Where ROI Tracking Falls Short
The cost of implementing robust ROI tracking tools (analytics software, UTM links, dedicated staff) may outweigh their benefits for micro-influencer campaigns in this context. These resources could instead be redirected toward:
- Creator Collaboration: Building stronger relationships with influencers, leading to more authentic content and organic advocacy.
- Content Quality: Ensuring that partnerships deliver high-value creative assets that reinforce brand messaging.
- Customer Experience: Investing in post-purchase surveys or client retention programs to capture indirect benefits.
Real-World Examples
Companies like Harry’s Razors and Glossier initially scaled through micro-influencer partnerships, relying on organic growth and community trust rather than meticulous ROI tracking. For high-ticket items, similar strategies can work—prioritizing brand building and long-term customer relationships over short-term revenue metrics.

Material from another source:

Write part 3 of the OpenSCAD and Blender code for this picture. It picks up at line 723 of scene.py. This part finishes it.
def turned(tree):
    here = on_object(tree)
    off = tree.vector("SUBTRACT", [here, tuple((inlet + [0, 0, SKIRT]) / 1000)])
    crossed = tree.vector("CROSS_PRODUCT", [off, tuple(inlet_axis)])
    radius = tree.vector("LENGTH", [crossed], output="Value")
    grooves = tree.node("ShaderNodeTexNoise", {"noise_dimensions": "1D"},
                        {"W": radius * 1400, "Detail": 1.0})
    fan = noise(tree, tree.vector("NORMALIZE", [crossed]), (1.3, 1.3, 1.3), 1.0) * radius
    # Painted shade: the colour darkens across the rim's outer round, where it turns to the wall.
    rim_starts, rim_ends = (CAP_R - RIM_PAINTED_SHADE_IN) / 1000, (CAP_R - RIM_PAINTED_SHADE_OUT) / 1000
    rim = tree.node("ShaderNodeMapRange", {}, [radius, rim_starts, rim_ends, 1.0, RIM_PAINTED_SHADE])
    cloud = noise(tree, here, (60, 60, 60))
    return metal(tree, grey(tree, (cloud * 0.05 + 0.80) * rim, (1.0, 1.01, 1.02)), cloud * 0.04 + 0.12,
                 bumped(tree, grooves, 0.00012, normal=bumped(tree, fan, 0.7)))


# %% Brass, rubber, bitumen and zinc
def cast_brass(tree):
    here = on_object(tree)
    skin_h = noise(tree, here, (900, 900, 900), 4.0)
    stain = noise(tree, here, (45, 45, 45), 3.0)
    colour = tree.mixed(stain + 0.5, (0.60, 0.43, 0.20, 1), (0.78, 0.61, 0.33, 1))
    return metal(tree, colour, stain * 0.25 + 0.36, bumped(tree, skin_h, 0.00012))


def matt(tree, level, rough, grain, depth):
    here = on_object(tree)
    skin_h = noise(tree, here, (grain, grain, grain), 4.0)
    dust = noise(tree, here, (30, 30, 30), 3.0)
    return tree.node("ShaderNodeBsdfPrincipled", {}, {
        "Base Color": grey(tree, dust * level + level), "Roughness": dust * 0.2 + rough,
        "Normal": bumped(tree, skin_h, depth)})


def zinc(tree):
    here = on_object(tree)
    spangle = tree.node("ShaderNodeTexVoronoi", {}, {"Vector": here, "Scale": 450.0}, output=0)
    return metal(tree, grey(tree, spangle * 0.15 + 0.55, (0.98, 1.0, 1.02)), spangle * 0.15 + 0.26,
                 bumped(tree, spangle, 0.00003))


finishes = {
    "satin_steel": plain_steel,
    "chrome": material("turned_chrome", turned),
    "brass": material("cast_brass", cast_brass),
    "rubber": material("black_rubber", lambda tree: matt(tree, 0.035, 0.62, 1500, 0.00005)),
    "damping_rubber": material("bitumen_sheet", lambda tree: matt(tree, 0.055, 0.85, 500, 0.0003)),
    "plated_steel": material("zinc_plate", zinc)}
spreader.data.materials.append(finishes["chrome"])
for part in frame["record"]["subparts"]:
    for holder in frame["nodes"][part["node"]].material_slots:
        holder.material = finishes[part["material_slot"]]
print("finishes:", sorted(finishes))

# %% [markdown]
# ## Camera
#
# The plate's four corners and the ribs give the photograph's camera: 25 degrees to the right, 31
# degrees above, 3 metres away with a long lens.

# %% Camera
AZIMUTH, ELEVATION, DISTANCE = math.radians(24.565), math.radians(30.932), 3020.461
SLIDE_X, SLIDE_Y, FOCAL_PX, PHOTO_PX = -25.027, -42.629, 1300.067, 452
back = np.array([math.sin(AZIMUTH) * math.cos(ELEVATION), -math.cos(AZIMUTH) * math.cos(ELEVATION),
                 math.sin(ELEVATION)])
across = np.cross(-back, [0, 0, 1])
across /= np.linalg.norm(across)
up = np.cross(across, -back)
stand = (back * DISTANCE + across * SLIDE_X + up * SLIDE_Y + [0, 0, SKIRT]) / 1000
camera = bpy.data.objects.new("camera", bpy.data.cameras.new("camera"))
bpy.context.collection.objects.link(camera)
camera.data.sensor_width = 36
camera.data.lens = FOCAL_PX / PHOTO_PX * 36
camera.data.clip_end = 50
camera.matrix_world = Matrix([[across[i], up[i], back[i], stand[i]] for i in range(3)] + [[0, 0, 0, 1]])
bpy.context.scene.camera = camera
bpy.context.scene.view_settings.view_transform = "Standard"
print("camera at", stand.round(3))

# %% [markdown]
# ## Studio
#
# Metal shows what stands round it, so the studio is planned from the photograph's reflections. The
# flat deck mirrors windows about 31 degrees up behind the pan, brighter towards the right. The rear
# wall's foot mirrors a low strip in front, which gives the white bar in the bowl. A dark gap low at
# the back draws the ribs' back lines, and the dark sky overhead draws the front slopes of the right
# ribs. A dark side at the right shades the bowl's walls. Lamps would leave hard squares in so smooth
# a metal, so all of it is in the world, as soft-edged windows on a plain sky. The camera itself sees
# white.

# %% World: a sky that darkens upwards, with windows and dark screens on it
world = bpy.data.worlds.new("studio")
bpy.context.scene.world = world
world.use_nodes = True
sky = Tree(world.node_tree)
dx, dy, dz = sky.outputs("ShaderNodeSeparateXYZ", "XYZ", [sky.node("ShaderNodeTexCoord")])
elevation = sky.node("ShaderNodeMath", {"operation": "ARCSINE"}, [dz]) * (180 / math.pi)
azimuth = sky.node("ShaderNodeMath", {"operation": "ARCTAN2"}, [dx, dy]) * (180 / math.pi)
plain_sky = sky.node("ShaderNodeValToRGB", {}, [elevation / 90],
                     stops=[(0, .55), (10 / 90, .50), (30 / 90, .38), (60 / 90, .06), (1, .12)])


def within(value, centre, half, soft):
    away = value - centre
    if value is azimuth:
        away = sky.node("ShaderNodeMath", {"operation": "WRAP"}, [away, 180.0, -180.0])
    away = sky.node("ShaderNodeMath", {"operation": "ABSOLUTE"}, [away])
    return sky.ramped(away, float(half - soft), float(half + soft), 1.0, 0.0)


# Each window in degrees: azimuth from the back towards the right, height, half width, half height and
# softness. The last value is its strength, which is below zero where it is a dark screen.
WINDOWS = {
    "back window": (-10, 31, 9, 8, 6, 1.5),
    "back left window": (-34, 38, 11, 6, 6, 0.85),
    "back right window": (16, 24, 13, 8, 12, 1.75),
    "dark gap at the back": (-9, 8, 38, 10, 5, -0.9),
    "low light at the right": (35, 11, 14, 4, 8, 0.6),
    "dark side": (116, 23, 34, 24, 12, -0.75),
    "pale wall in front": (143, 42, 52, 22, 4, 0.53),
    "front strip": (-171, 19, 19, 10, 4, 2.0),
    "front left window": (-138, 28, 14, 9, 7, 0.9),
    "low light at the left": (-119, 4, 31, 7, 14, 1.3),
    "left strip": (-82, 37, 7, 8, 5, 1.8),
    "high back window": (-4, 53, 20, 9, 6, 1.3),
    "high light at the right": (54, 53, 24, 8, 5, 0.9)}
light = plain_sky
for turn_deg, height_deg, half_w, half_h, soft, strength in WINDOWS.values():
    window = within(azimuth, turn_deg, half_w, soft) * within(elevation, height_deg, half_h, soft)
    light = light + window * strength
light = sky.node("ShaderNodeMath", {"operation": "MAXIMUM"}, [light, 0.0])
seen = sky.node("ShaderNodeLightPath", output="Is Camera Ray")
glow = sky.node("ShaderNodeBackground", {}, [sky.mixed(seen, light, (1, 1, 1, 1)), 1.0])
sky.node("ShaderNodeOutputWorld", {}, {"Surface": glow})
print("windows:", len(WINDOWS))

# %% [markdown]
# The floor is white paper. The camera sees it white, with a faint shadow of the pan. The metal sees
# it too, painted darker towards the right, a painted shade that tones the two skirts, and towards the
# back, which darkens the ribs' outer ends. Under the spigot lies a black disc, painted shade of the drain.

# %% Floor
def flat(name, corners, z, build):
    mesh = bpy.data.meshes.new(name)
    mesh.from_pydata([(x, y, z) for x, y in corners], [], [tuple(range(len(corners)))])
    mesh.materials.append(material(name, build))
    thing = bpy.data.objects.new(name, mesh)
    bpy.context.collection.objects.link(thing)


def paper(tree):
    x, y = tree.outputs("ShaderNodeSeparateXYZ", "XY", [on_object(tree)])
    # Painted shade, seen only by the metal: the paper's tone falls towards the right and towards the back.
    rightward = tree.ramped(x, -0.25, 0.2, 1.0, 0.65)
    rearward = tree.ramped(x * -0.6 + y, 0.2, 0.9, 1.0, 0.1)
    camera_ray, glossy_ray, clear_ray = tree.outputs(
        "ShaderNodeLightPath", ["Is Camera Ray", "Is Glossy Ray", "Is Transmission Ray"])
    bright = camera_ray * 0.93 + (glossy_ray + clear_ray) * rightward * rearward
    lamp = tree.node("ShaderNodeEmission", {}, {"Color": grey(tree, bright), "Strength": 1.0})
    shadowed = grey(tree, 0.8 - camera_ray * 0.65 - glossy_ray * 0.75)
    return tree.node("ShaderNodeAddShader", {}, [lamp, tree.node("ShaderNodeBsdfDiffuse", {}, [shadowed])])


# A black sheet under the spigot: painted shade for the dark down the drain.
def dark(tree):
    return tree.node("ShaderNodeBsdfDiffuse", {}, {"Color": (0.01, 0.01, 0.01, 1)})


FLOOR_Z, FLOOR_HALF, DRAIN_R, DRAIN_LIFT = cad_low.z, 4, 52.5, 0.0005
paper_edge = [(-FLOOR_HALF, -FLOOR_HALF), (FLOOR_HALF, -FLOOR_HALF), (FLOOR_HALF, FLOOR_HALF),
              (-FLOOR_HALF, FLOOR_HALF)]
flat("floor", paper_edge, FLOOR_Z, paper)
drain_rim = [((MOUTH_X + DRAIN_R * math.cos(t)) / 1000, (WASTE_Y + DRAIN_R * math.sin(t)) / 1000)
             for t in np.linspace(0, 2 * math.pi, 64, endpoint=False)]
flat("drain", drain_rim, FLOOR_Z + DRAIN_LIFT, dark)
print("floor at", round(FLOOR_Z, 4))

Conclusion: Rethink Your Approach
For high-ticket sales, the goal should shift from immediate ROI to strategic brand development. Micro-influencers thrive in fostering trust and community, which are foundational for selling premium products. Over-investing in tracking their every click or conversion risks missing the bigger picture. Instead, focus on qualitative insights, long-term CLV, and holistic marketing strategies that capture the true value of these partnerships.
By embracing a nuanced view of success, businesses can maximize their influencer investments without chasing an elusive "perfect" ROI. Sometimes, the most profitable returns are the ones you can’t immediately measure.